Most cosmetic dentists learn how to install veneers. Dr. Jake Bateman spent the early years of his career learning when not to.
He watched the industry drift toward bigger, brighter, more uniform smiles, and noticed his patients quietly asking for the opposite. They wanted to look like themselves, only better. They wanted to walk into a room and have no one ask, “Did you have something done?”
That preference became his entire practice.
Today, Dr. Bateman is part of a small group of dentists nationally focused on no-prep veneers, a discipline that demands more planning, more precision, and considerably more restraint than traditional cosmetic work. No shaving down healthy enamel. No starting over. The natural smile is preserved beneath the result, and the result is judged by a single question: does it look like nothing was done?
His only belief is that the future of aesthetic dentistry is smaller, not bigger, and that the best practitioners will be measured by what nobody can see.
Working with Dr.
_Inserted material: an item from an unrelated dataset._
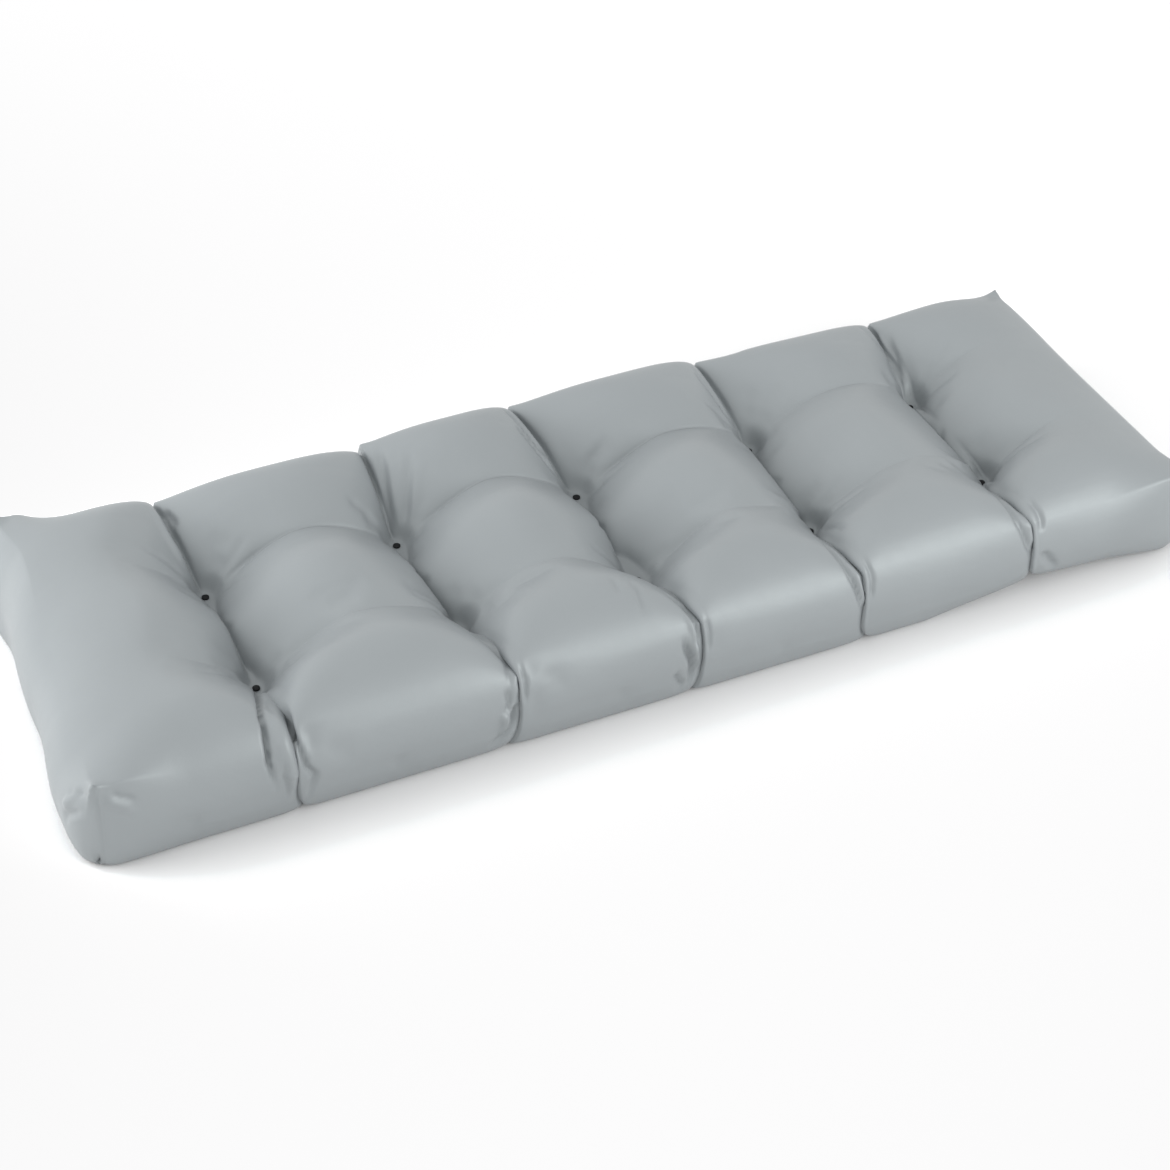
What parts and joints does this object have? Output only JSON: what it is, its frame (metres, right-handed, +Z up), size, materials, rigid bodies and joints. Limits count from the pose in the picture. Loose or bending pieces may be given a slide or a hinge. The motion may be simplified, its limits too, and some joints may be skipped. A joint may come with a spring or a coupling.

Bateman starts with a conversation, not a treatment plan. He listens before he diagnoses. He recommends less than most. And when he does work on a smile, he does it once, carefully, and designs it to last.
We typically like to see our patients for 2-3 follow up visits to make refinements.
Patients often leave with smaller plans than they expected, longer-lasting outcomes than they hoped for, and a result no one can quite put their finger on.